Instruction: Learning may be enhanced or impeded by instruction. Educators bring instructional methods, formal or informal theories, and values to specific learning environments and situations. As researchers we explore the educators’ role in the learning process—whether that educator is a teacher, near-peer, remote resource or the computer itself.

Computing Education Research employs methodologies from many fields, amongst them psychology, education, anthropology and statistics. As a consequence, research is frequently characterised by a diversity of methodological approaches; these may be applied directly, or may be combined and modified to suit the particular cross-disciplinary questions that we ask.

These categories are not intended to limit the areas of investigation of interest to this workshop, but to offer a “broad brush” characterization of topics. We welcome papers that extend, improve and refine work in these, and associated, areas.

Papers should be no more than 12 pages long, following the ACM SIGCSE formatting guidelines (http://www.ithaca.edu/sigcse2005/format.html). Submit papers by PDF to icer2005@acm.org by 11:59 PM at the submitters’ local time zone, Sunday, 15 May 2005. (Note: this is a change from the originally announced May 1 deadline, and will be strict.)

Conference Chairs

  • Richard Anderson, University of Washington, Seattle, WA
  • Sally Fincher, University of Kent at Canterbury, UK
  • Mark Guzdial, Georgia Institute of Technology, Atlanta, GA

Review Committee

  • Vicki Almstrum, University of Texas Austin, TX
  • Andy Bernat, Computer Research Association, DC
  • Shirley Booth, Lund University, Sweden
  • Roger Boyle, University of Leeds, UK
  • Mike Clancy, University of California, Berkeley
  • Tony Clear, Auckland University of Technology, NZ
  • Ann Fleury, Aurora University, IL
  • David Ginat, Tel Aviv University, Israel
  • Thomas Green, Independent Researcher
  • Raymond Lister, University of Sydney, Australia
  • Lauri Malmi, Helsinki University of Technology, Finland
  • Renee McCauley, College of Charleston, SC
  • W. Michael McCracken, Georgia Institute of Technology, Atlanta, GA
  • Marian Petre, Open University, UK
  • Anthony Robins, University of Otago, NZ
  • Stephen Seidman, New Jersey Institute of Technology, NJ
  • Judy Sheard, Monash University, Australia
  • Josh Tenenberg, University of Washington, Tacoma, WA

The schedule is now available. The workshop will start at 9:00 AM, Saturday, Oct 1 and finish at 3:30 PM, Sunday, Oct 2. The workshop is being held in the Microsoft Atrium in the Paul G. Allen Center for Computer Science and Engineering. The Allen Center is a 15 or 20 minute walk from the hotels. To get to the Allen Center, walk east on NE 42nd St until you reach the UW Campus, then walk south east through campus to the Allen Center.
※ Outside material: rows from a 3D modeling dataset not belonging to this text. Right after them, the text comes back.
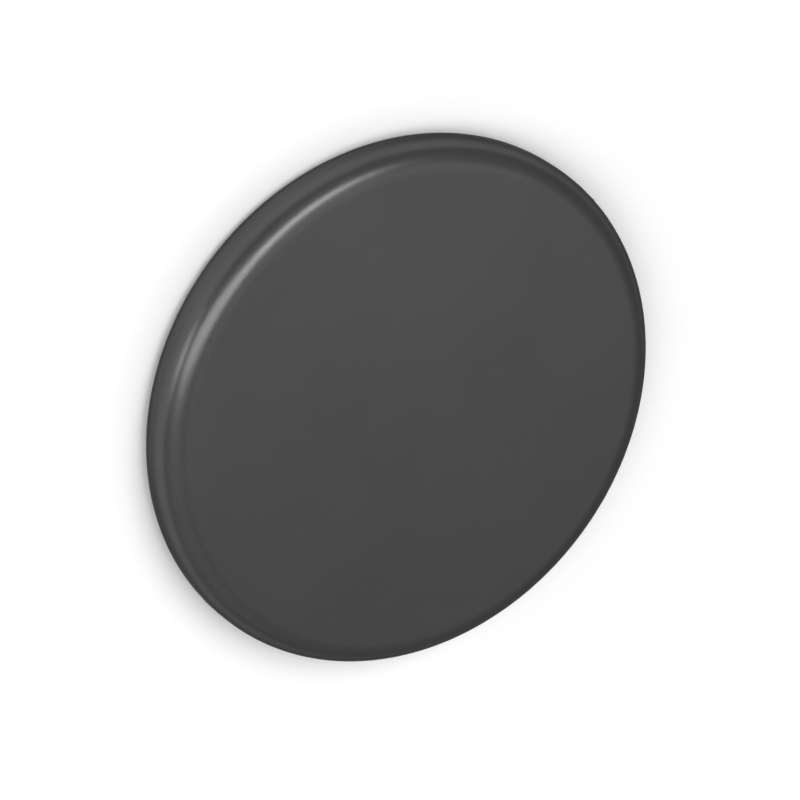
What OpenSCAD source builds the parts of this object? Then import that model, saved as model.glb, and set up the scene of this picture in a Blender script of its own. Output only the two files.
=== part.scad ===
// Thin disc magnet: two flat pole faces joined by a rim whose edges are
// rounded all the way round, in one satin dark grey coat.
// Millimetres. The disc lies on its lower pole face: the origin is the
// centre of that face, and +Z runs along the disc's axis.

/* [Disc] */
// Outside diameter, over the coat
disc_diameter = 20.2; // [6:0.1:60]
// Thickness from pole face to pole face, over the coat
disc_thickness = 2.2; // [1:0.1:10]

/* [Edges] */
// Radius of the rounding between each pole face and the rim
edge_radius = 0.95; // [0.1:0.01:2.5]

/* [Hidden] */
// Shortest straight band that stays on the rim between its two roundings
least_band = 0.1;
// Facets round the disc, and round a full circle of the edge rounding
disc_facets = 180;
edge_facets = 96;

disc_radius = disc_diameter / 2;
// A rounding can't be larger than the thickness leaves room for
rounding = min(edge_radius, (disc_thickness - least_band) / 2);
band_height = disc_thickness - 2 * rounding;

// Half of the disc's section, from the axis out to the rim: the full
// thickness as far as the flat faces go, the rim's straight band, and a
// quarter round at each edge.
module half_section() {
    square([disc_radius - rounding, disc_thickness]);
    translate([0, rounding])
        square([disc_radius, band_height]);
    for (z = [rounding, disc_thickness - rounding])
        translate([disc_radius - rounding, z])
            circle(r = rounding, $fn = edge_facets);
}

module magnet_disc() {
    color([0.30, 0.30, 0.295])
        rotate_extrude($fn = disc_facets)
            half_section();
}

magnet_disc();
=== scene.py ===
"""The visual model of a thin disc magnet that lies on one of its pole faces.

The disc is one turned form: two flat pole faces and a rim whose edges are rounded, under one
satin dark grey coat. Lengths are in metres and in the part's own frame: +Z along the disc's
axis, the origin at the centre of the lower pole face.
"""

import logging
import math
from dataclasses import dataclass
from enum import Enum

import bmesh
import bpy
from mathutils import Matrix, Vector


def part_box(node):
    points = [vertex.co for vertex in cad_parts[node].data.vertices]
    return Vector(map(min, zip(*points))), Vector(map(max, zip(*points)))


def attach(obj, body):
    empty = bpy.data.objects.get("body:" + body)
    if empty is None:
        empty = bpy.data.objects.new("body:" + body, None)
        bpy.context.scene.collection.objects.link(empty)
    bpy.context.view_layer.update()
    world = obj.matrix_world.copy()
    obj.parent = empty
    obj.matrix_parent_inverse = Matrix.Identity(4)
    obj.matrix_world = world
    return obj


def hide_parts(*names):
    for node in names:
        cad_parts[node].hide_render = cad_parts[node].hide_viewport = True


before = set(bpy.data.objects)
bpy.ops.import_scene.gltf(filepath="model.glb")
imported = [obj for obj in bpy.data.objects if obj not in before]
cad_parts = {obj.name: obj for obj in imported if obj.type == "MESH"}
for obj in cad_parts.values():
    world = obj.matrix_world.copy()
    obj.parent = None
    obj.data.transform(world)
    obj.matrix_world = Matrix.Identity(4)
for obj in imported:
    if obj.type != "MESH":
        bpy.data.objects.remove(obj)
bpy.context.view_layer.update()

DISC_NODE = "magnet_disc"
MM = 0.001
FULL_TURN = 2 * math.pi
# Heights that differ by less than this count as one level
SAME_LEVEL = 0.0001 * MM
# Corners nearer to each other than this are one corner
SAME_PLACE = 0.0005 * MM

log = logging.getLogger("disc_magnet")


def grey(level: float) -> tuple[float, float, float, float]:
    """Returns the opaque neutral colour of a linear brightness, where 1 is white."""
    return (level, level, level, 1.0)


def direction(bearing: float, height: float) -> Vector:
    """Turns a bearing and a height into a unit vector.

    Args:
        bearing: Angle in the floor's plane, in degrees from +X towards +Y.
        height: Angle above the floor, in degrees.

    Returns:
        The unit vector from the disc in that direction.
    """
    around, above = math.radians(bearing), math.radians(height)
    return Vector(
        (math.cos(around) * math.cos(above), math.sin(around) * math.cos(above), math.sin(above))
    )


class MaskRule(Enum):
    """Ways of making one mask out of two."""

    BOTH = "MULTIPLY"
    EITHER = "MAXIMUM"


class ShaderTree:
    """A node tree with short calls that add nodes and join them."""

    def __init__(self, tree: bpy.types.NodeTree) -> None:
        """Takes over a tree and empties it.

        Args:
            tree: The node tree of a material or a world.
        """
        self.tree = tree
        self.tree.nodes.clear()

    def add(self, kind: str, label: str, **settings: object) -> bpy.types.Node:
        """Adds one node.

        Args:
            kind: Blender's type name of the node, without its leading "ShaderNode".
            label: What the node does, in plain words.
            **settings: Properties of the node, by name.

        Returns:
            The new node.
        """
        node = self.tree.nodes.new("ShaderNode" + kind)
        node.label = label
        for name, value in settings.items():
            setattr(node, name, value)
        return node

    def feed(self, node: bpy.types.Node, **values: object) -> bpy.types.Node:
        """Sets or links inputs of a node.

        Args:
            node: The node to feed.
            **values: Input names with underscores for spaces, each with a plain value or with
                the output socket that drives it. Of inputs with one name, the first is fed.

        Returns:
            The same node.
        """
        for name, value in values.items():
            socket = node.inputs[name.replace("_", " ")]
            if isinstance(value, bpy.types.NodeSocket):
                self.tree.links.new(value, socket)
            else:
                socket.default_value = value
        return node

    def combine(
        self,
        rule: MaskRule,
        label: str,
        first: bpy.types.NodeSocket,
        second: bpy.types.NodeSocket,
    ) -> bpy.types.NodeSocket:
        """Makes one mask out of two.

        Args:
            rule: How they are combined.
            label: What the new mask marks.
            first: One mask.
            second: The other mask.

        Returns:
            The new mask.
        """
        node = self.add("Math", label, operation=rule.value)
        self._link_in_order(node, first, second)
        return node.outputs["Value"]

    def mix(
        self,
        label: str,
        mask: bpy.types.NodeSocket,
        off: bpy.types.NodeSocket,
        on: bpy.types.NodeSocket,
    ) -> bpy.types.NodeSocket:
        """Mixes two shaders by a mask.

        Args:
            label: What the mixture is.
            mask: The mask.
            off: The shader where the mask is 0.
            on: The shader where it is 1.

        Returns:
            The mixed shader.
        """
        node = self.add("MixShader", label)
        self._link_in_order(node, mask, off, on)
        return node.outputs["Shader"]

    def _link_in_order(self, node: bpy.types.Node, *outputs: bpy.types.NodeSocket) -> None:
        """Links outputs to a node's inputs, the first to the first and so on.

        Args:
            node: The node that takes them.
            *outputs: The sockets that give the values.
        """
        for output, socket in zip(outputs, node.inputs):
            self.tree.links.new(output, socket)


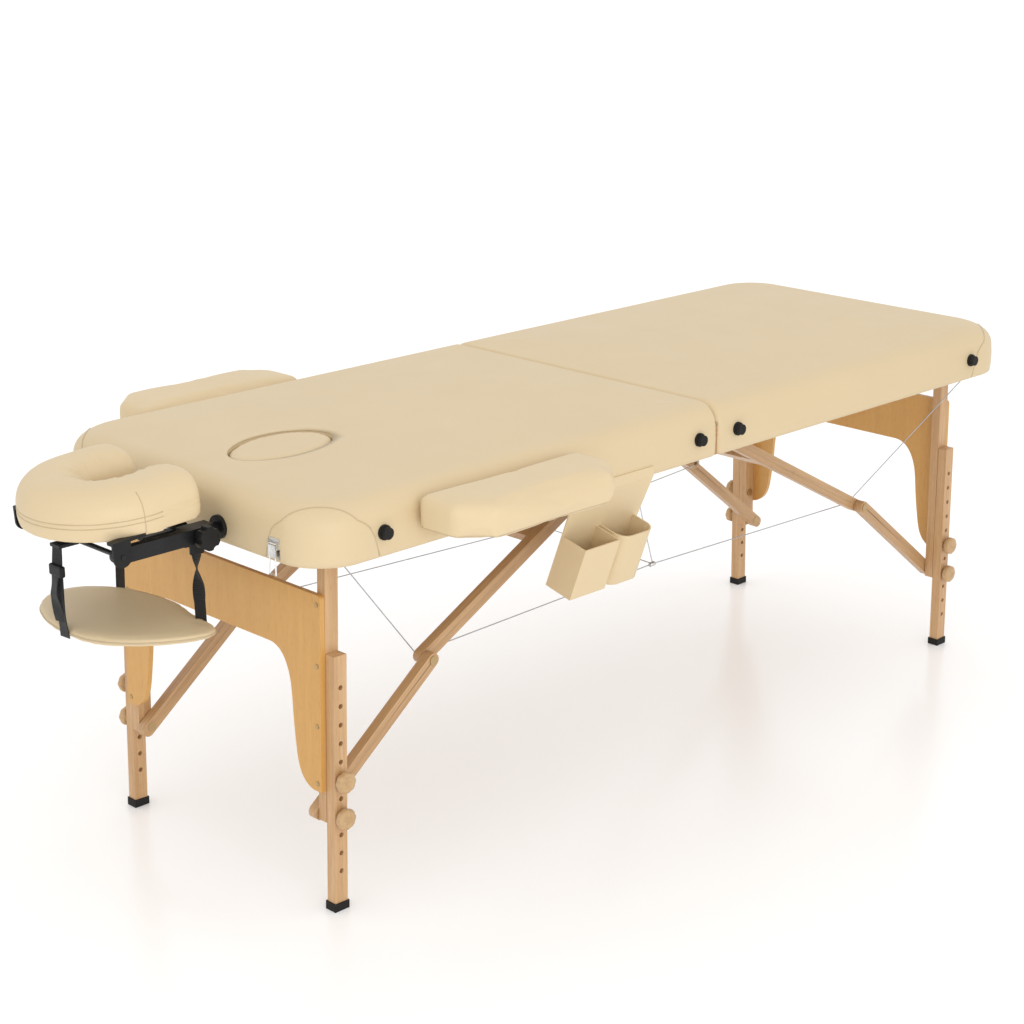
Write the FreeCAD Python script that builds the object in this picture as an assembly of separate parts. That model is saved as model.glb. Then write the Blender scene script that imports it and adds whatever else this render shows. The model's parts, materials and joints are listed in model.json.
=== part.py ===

A limited number of travel grants are available for U.S. participants.

Registration for the conference is now open. Register on line at http://www.regonline.com/28820. The deadline for early registration is September 10, 2005.

We are very pleased to announce that we will have a Banquet for the workshop on Saturday, October 1. The banquet will be held at the Portage Bay Cafe, two blocks from the conference Hotel. We have had a greater than anticipated number of people register for the banquet, so the banquet is now full, and only those who registered before Sept. 15 may attend the banquet.